The species and associated fishery we chose to represent in the model are intentionally responsive to reserves, because we believe that it is these types of species and fisheries that drive zoning decisions for coastal management. However, our findings may also apply to systems where common pool dispersal assumptions are not met. The first empirical measurements of larval dispersal revealed unexpectedly high levels of self-recruitment (Jones et al. 1999; Swearer et al. 1999) which challenged the general assumption of strong population connectivity across large seascapes. More recent studies confirm that larval settlement close to spawning locations is indeed common, but that the dispersal distances of a significant proportion of other larvae can still be extensive (Green et al. 2015; Jones 2015; Williamson et al. 2016; Almany et al. 2017). In such cases, reserve size and placement can be optimized with a high level of flexibility to provide for maximum fishery benefits (Krueck et al. 2017a, b).

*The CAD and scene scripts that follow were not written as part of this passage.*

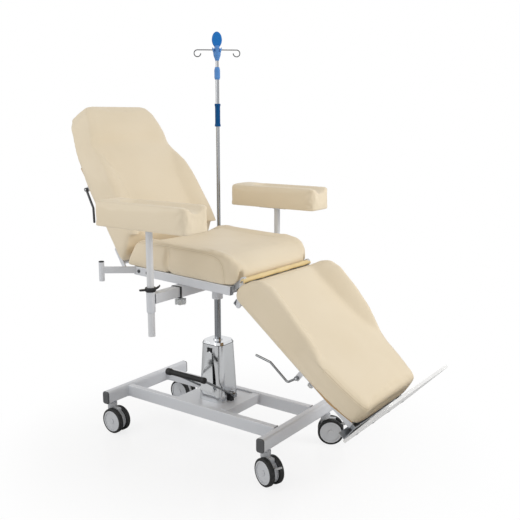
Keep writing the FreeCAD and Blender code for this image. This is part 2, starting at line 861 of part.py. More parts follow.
treadle = pedal_frame()
grip = rod(V(-pedal_grip_half_length, pedal_grip_y, pedal_grip_z),
           V(pedal_grip_half_length, pedal_grip_y, pedal_grip_z), pedal_grip_radius)
grip = grip.makeFillet(0.25 * pedal_grip_radius, [edge for edge in grip.Edges if len(edge.Vertexes) == 1])
save("pedal_blocks", *[pedal_block(side) for side in (-1, 1)])
save("pedal_frame", treadle)
save("pedal_grip", grip.cut(treadle))

# Column head, with the sleeve that the armrests slide in
sleeve_low_z = head_top_z
sleeve_mid_z = sleeve_low_z + 0.5 * sleeve_size
half_sleeve = 0.5 * sleeve_size
sleeve_inner_half = half_sleeve - sleeve_wall


def column_head():
    plate_z = head_top_z - head_plate_thickness
    socket = Part.makeCylinder(head_outer_radius, plate_z - head_bottom_z, V(0, 0, head_bottom_z))
    socket = socket.cut(Part.makeCylinder(rod_radius, rod_upper_z - head_bottom_z, V(0, 0, head_bottom_z)))
    plate = block([head_plate_rear_x, -head_plate_half_y, plate_z],
                  [head_plate_front_x, head_plate_half_y, head_top_z])
    plate = plate.makeFillet(tube_corner, [edge for edge in plate.Edges
                                           if abs(edge.tangentAt(edge.FirstParameter).z) > 0.9])
    above = on_seat(block([head_plate_rear_x - overrun, -head_plate_half_y, 0],
                          [head_plate_front_x + overrun, head_plate_half_y, seat_rail_height]))
    risers = []
    for x in (member_rear_x, member_front_x):
        low_x = x - 0.5 * head_riser_width
        riser = block([low_x, -head_plate_half_y, head_top_z],
                      [low_x + head_riser_width, head_plate_half_y, seat_pivot_z + 0.5 * seat_rail_height])
        risers.append(riser.cut(above))
    return socket.fuse([plate] + risers).removeSplitter()


def sleeve():
    body = rounded_tube("y", [arm_x - half_sleeve, -sleeve_half_length, sleeve_low_z],
                        [arm_x + half_sleeve, sleeve_half_length, sleeve_low_z + sleeve_size],
                        tube_corner, sleeve_wall)
    holes = [Part.makeCylinder(star_stem_radius + running_gap, 2 * sleeve_wall,
                               V(arm_x, side * star_knob_y, sleeve_low_z - 0.5 * sleeve_wall))
             for side in (-1, 1)]
    return body.cut(holes)


def sleeve_bush(side):
    """The black ring at the mouth of the sleeve."""
    low_y, high_y = sorted([side * sleeve_half_length, side * (sleeve_half_length + sleeve_bush_length)])
    half = half_sleeve + sleeve_bush_proud
    ring = rounded_bar("y", [arm_x - half, low_y, sleeve_mid_z - half],
                       [arm_x + half, high_y, sleeve_mid_z + half - sleeve_bush_trim], tube_corner)
    hole = block([arm_x - sleeve_inner_half, low_y - overrun, sleeve_mid_z - sleeve_inner_half],
                 [arm_x + sleeve_inner_half, high_y + overrun, sleeve_mid_z + sleeve_inner_half])
    return ring.cut(hole)


def iv_bush(side):
    """The dark ring on the rim of a pole socket."""
    ring = Part.makeCylinder(iv_socket_radius, iv_bush_height, V(iv_x, side * iv_y, iv_socket_high_z))
    hole = Part.makeCylinder(iv_tube_radius + iv_bore_gap, 3 * iv_bush_height,
                             V(iv_x, side * iv_y, iv_socket_high_z - iv_bush_height))
    return ring.cut(hole)


save("column_head", column_head())
save("arm_sleeve", sleeve())
save("frame_bushes", *([sleeve_bush(side) for side in (-1, 1)] + [iv_bush(side) for side in (-1, 1)]))

# Seat frame
rail_inside_y = seat_rail_outer_y - seat_rail_width


def seat_rail(side):
    low_y, high_y = sorted([side * rail_inside_y, side * seat_rail_outer_y])
    return on_seat(rounded_tube("x", [seat_rail_rear_x, low_y, 0],
                                [seat_rail_front_x, high_y, seat_rail_height], tube_corner, tube_wall))


def seat_member(x):
    half = 0.5 * member_width
    return on_seat(rounded_tube("y", [x - half, -rail_inside_y, 0],
                                [x + half, rail_inside_y, member_height], tube_corner, tube_wall))


def strap(points, width, low_y, high_y):
    """A flat bar with round ends that follows points of the side view."""
    half = 0.5 * width
    pieces = [Part.makeCylinder(half, high_y - low_y, V(x, low_y, z), V(0, 1, 0)) for x, z in points]
    for (x, z), (next_x, next_z) in zip(points, points[1:]):
        length = math.hypot(next_x - x, next_z - z)
        bar = block([0, low_y, -half], [length, high_y, half])
        pieces.append(lean(bar, -math.degrees(math.atan2(next_z - z, next_x - x)), x, z))
    return pieces[0].fuse(pieces[1:]).removeSplitter()


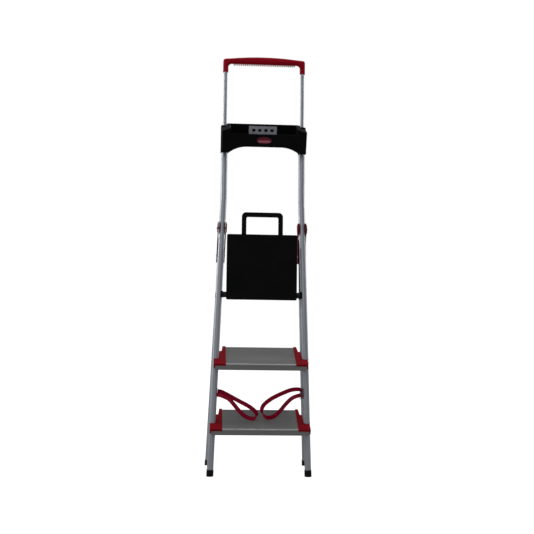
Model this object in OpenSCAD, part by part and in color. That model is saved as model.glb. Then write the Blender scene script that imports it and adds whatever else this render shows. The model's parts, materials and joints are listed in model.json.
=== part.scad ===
// Household step ladder: two treads, a folding platform, a tool tray and a telescopic guard rail.
// It stands part folded on its four feet. X is across the ladder, -Y is the climbing side, +Z is up.
// Lengths are in millimetres. The origin is on the floor under the middle of the whole outline.
//
// Front frame pieces are drawn in a "stile frame": z runs up the stiles from the soles, y is square to
// the stiles towards the rear. Rear frame pieces are drawn in a "leg frame" with the main pivot as its
// origin and z running up the rear legs.

/* [Stance] */
// Backward lean of the front frame as it stands part folded, in degrees
lean = 5.5; // [5:0.1:6]
// Backward lean of the front frame when the ladder is fully open, in degrees
open_lean = 24; // [23:0.25:24.5]
// Distance from the soles to the main pivot
leg_len = 956; // [950:1:960]
// How far each rear leg's axis lies behind the main pivot
leg_offset = 30; // [29:0.5:32]

/* [Tubes] */
// Outside diameter of the stiles and of the rear legs
tube_d = 25; // [24:0.5:25]
// Wall thickness of the stiles and of the rear legs
tube_wall = 1.2; // [1:0.1:1.5]
// Half the distance between the stile axes at the floor
foot_half = 188.5; // [186:0.5:190]
// Half the distance between the stile axes above their bend
top_half = 153.3; // [153:0.1:154]
// Height of the bend, measured up the stile
bend_s = 1075; // [1065:1:1080]
// Height of the stiles' upper ends, measured up the stile
stile_top = 1350; // [1345:1:1352]

/* [Treads] */
// Height of each tread's front edge, measured up the stile
tread_s = [181, 427];
// Depth of a tread from front to back
tread_depth = 162; // [158:1:163]
// Height of a tread's front flange
tread_drop = 26; // [23:1:27]
// Half the width of the bare metal between the caps, lower and upper tread
bare_half = [145, 134.6];
// Half the outside width of the caps at the front, lower and upper tread
cap_half = [192, 181];
// Half the width of the caps' rear ends, which pass between the rear legs
cap_rear_half = [160, 151];

/* [Tray] */
// Outside width of the tray
tray_w = 333; // [331:1:334]
// Depth of the tray from front to back
tray_d = 130; // [124:1:132]

/* [Guard rail] */
// Outside diameter of the rail tubes
rail_d = 14.6; // [14:0.1:15]
// How far the rail is pulled out: height of the grip's underside, measured up the stile
grip_s = 1618; // [1600:1:1625]

/* [Platform] */
// Width of the platform panel
panel_w = 275.4; // [272:0.2:276]
// Length of the platform panel
panel_len = 256; // [250:1:257]
// Height of the platform tube's axis, measured up the stile
hinge_s = 696; // [695:1:697]
// Outside diameter of the platform tube
hinge_tube_d = 21; // [20:0.5:21]

/* [Straps] */
// Width of the webbing
strap_w = 16; // [14:1:18]
// Thickness of the webbing
strap_t = 2; // [1.5:0.5:2.5]

/* [Hidden] */
$fn = 48;
eps = 0.01;
sides = [-1, 1];

tube_r = tube_d/2;
bore_r = tube_r - tube_wall;
flare = atan((foot_half - top_half)/bend_s);
rear_lean = lean - atan(leg_offset/leg_len);
pivot_y = leg_len*sin(lean);
pivot_z = leg_len*cos(lean);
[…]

Despite our stated limitations, our model goes beyond traditional management zone assessments by illustrating how fisheries management influences the optimal seascape allocation. Our approach is the first attempt to underpin the sharing and sparing debate with a process model. In doing so, we reveal a more nuanced and practical framework than the debate has produced to date (Kremen 2015). Ocean management can benefit from applying this framework and devising simple rules of thumb to guide policy options, for example, investing in marine reserves when budgets are low with the addition of managed areas when budgets are high. Building additional complexity into this base exploration as well as developing the sea sparing vs sea sharing framework will help advance the debate and its relevance for marine policy. This work is the beginning of a basic theory for optimal allocations within seascape zoning frameworks and should be considered complementary to the more specific spatial planning literature for marine reserve design and implementation, which addresses the size, shape, and placement of individual MPAs within a seascape.